Wednesday, February 20, 2008

The Shu's are shipping out...

Hello,
Well the majority of you know but in case you don't the Shubin's are moving... March 15th!! God is soooo awesome I cannot even praise Him enough these days, all I got to say is there is power in the name of Jesus. We have been spending much time these past few months taking down numbers of places to rent and it seemed like a dead end everywhere, so Friday I had hit the wall emotionally (poor Andrew)!

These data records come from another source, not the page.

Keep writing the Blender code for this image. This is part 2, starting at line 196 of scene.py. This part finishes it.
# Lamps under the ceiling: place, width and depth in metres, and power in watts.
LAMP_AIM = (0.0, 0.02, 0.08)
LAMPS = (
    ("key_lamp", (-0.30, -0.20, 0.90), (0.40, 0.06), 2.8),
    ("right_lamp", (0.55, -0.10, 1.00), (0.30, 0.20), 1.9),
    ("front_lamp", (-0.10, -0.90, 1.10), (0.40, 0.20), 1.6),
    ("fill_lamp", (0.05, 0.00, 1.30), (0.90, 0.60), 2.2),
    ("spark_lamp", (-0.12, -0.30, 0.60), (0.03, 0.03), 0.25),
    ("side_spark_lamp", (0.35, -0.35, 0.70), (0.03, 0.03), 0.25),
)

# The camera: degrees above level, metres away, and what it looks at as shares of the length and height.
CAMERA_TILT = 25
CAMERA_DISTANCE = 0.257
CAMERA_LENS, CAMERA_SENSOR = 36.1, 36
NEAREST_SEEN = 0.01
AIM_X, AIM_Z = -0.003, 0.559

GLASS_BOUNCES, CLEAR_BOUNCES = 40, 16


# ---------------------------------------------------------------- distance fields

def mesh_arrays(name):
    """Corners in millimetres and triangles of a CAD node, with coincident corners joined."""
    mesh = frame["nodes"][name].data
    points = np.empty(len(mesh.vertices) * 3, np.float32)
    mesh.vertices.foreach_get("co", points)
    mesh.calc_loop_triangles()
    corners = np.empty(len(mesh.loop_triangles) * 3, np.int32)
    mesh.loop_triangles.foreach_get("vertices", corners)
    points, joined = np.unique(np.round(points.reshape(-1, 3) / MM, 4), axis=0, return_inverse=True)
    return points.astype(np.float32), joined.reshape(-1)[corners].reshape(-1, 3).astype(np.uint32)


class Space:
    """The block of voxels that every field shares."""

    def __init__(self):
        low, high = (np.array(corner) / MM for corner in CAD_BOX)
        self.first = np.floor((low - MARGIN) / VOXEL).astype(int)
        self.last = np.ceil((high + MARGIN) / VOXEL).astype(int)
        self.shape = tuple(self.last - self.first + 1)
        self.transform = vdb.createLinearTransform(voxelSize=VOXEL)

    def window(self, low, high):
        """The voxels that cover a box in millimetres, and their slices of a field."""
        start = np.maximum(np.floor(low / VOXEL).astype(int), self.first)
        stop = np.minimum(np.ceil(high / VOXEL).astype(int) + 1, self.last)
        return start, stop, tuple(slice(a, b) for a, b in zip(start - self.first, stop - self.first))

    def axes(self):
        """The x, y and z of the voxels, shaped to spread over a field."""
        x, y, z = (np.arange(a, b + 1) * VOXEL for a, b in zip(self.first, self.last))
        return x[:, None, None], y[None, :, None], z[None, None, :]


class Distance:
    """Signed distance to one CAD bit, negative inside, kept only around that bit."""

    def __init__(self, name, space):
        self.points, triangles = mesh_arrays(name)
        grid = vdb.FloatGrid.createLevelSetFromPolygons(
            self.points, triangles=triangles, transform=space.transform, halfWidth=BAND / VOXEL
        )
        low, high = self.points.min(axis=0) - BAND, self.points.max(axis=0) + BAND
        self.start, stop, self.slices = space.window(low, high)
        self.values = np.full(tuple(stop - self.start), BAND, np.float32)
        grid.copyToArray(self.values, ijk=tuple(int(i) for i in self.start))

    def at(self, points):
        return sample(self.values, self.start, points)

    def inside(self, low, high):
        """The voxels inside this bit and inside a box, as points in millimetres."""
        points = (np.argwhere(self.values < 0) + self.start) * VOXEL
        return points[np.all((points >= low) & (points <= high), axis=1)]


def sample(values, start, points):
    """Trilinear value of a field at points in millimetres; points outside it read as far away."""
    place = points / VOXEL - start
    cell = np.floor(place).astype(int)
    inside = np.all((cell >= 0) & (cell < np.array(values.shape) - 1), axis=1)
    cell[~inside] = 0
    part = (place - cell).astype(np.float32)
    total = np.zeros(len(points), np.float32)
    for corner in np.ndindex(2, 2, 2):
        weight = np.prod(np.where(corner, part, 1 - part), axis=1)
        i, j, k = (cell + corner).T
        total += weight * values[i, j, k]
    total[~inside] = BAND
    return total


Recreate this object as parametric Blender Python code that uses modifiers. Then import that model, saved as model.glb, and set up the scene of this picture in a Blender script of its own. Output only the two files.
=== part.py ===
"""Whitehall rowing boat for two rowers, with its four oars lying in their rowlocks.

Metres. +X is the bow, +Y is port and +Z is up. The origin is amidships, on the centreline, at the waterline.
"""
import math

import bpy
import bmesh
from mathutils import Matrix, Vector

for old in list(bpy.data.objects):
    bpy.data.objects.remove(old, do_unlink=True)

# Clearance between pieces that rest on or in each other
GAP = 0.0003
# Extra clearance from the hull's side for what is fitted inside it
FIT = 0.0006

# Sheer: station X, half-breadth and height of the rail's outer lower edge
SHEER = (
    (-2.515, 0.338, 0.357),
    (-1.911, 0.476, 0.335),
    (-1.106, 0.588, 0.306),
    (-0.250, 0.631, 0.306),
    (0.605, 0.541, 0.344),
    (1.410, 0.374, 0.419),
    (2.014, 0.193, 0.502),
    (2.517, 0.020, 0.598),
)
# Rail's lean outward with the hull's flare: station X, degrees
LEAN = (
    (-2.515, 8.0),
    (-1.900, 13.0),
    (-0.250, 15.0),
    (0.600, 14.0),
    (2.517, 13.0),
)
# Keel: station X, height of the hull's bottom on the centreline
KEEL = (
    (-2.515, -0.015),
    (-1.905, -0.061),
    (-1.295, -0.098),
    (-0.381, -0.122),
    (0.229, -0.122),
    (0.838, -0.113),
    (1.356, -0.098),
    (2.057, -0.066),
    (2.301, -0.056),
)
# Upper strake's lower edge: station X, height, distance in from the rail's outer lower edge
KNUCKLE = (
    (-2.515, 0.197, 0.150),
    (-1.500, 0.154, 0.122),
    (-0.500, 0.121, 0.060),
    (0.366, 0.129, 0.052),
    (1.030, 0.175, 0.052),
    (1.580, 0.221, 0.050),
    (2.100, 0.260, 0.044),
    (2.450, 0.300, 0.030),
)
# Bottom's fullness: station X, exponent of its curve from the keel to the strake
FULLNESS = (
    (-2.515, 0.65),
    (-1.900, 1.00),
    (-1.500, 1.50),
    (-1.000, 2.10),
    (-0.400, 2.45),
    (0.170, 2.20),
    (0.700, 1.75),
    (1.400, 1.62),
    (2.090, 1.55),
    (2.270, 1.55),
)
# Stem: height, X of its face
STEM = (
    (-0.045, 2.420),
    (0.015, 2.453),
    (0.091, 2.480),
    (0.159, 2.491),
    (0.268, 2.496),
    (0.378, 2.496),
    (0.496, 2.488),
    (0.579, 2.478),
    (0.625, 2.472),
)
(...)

I was crying and just discouraged, well we were celebrating Valentines day friday night cause Drew was in Chicago up til Thurs. (I know I am a detailed writer just bear with it) and all my joy was zapped for the day, and right there I said "We need to pray now!" So we did right there in the car the both of us, now I was never raised with the name it and claim it philosophy, however that night I was determined to do just that. So at the end of my prayer I said " In the name of Jesus I am asking that you move whatever is in the way and find us a place to live." We have been looking for months, and kid you not the next day we just so happened to find our way to a apartment complex in Placentia and they not only were in our price range but under what we set a limit at! I no longer under estimate what can be done in the name of Jesus... there is power in that name and we as Christians need to use it more than we do, incredible miracles happen in the name of Jesus. Anyway it was such a faith boosting experience, it was sooo cool. So we move March 15th if you want to help let Drew know, as I will be coming home from DC that night at 11:30! We are so excited and cannot wait to have you all over again:) " Seek first the Kingdom of God and His righteousness and all these things will be added unto you." Matthew 6:33

Tuesday, February 12, 2008

Amazing Grace

Amazing grace how sweet the sound... I love that song for so many reasons but the word I love best is GRACE! I have to say that the Lord has been so gracious to me...He has given me the grace to endure pain but not be crushed by it. He has renewed my strength and retored my joy, for the first time in a long time I feel free. I feel as if for 2 years i have carried so much pain and allowed the enemy to rob me of an abundant life that Jesus came to give, John 10:10. This trial that we have been going through is not over, but I know that Andrew and I are already victorious in Christ. I am amazed at how He uses us more me at times, but am overwhelmed with thankfulness that He wants me to partner in reaching others for the Kingdom. I am not gonna lie, there are so many things that we are up against that seem so impossible, but I'm standing on the promises of God and his faithfulness. There are still days my heart just aches for a baby, but it is in those times that it drives me to converse with my heavenly Father. He always reminds me that He has not forgotten me and that He is in the process of something so extraordinary, way beyond my comprehension. What an awesome God I serve, He is so loving and gracious. The other day I was posed the question "If the Lord never gave you a baby, would you still serve and love Me?" I knew that was the Lord cause I would never ask myself that:) I thought a minute and said "Yes Lord I would, it may be hard at times but I would have to trust that You know what You are doing." I am reminded of the conversation Jesus had with his disciples and Him posing the same question to them and them answering "Yes Lord where could we go, only You have the words of eternal life." That was and aha moment for them, but I see it as Jesus just asking them if He did nothing but save them from sin would they still love Him or would they not cause they weren't getting all the stuff they wanted. So I can say I had my aha moment as well, but I like the disciples am so sold out and totally in love with Jesus that there is no where else I would rather be. I know and stand in victory already that we will have children, there is no doubt in my mind!!
Jesus I love you so much... Thank you for your grace! The thing I am most thankful for is that you not only chasten the ones You love but chase them. Thank you for chasing me when my heart fought against you, thank you for being my good shepherd and being willing to go after me no matter the cost. Forgive me for the time I have wasted worrying and doubting You, please redeem my time and continue to use me. Lord You are so wonderful I cannot even describe it! You amaze me more every day!